Un viejo proverbio dice “que a quien por su gusto peca, el infierno le sabe a gloria”; pero otro reza, “una cosa es llamar al diablo, y otra es verlo venir”. Políticos, partidos, y gobierno, embriagados por la bacanal del poder y el dinero fácil de la corrupción, llaman alegre, continua, y permanentemente al diablo. Aislados en su hermética torre de marfil no oyen ni ven cómo la impune corrupción se generaliza y entroniza en la sociedad convirtiéndola en matriz prolífica de toda modalidad del crimen y la delincuencia. Quienes nos gobiernan, se mueven en el plano aéreo y estratoférico de la virtualidad; de los conceptos abstractos, de los megaproyectos y de los indicadores macroeconómicos que nada tienen que ver con el bienestar de las mayorías ni con la diaria angustia existencial de la pobreza extrema. El gobierno se fríe en la propia salsa de su propaganda cuando cifra la excelencia de su gestión en la elevada tasa de crecimiento de la economía.  Paul Samueson, premio Nobel de economía, consideraba que la cantidad de bienes y servicios y en consecuencia, el Producto Nacional Bruto, no servía para medir el bienestar económico de un país; prefería lo que llamó Bienestar Económico Neto, que era el PNB menos la deuda social y el daño al medio ambiente imputables a la generación del Producto Nacional Bruto.

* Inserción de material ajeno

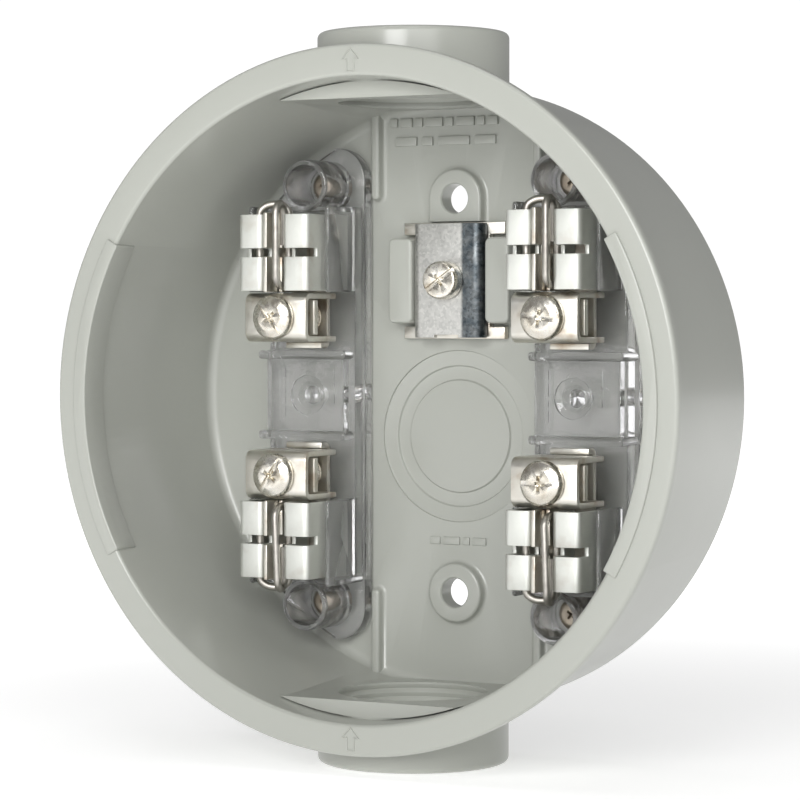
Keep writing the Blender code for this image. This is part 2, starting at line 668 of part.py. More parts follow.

Tenemos hoy un país -que aún no es nación- encarando  un mundo en el que lo permanente es lo aceleradamente cambiante; sin clase dirigente con visión de futuro, sin líderes capaces de administrar el cambio; con un sistema político cada vez más corrupto; una sociedad insolidaria regida por el particularismo de malhechores sin principios morales en permanente actitud de irrespeto a la institución del Estado. Si la marginación, la extrema pobreza, la criminalidad y la inseguridad ciudadana parecen crecer a tasa más acelerada que la economía, entonces es que alguien se está comiendo el queso del pueblo llano, y el país se mueve peligrosamente hacia la anarquía y el caos. ¿Cuáles en consecuencia son las opciones del cambio: la vía cruenta del estallido social, o la vía pacífica y legítima de la desobediencia civil?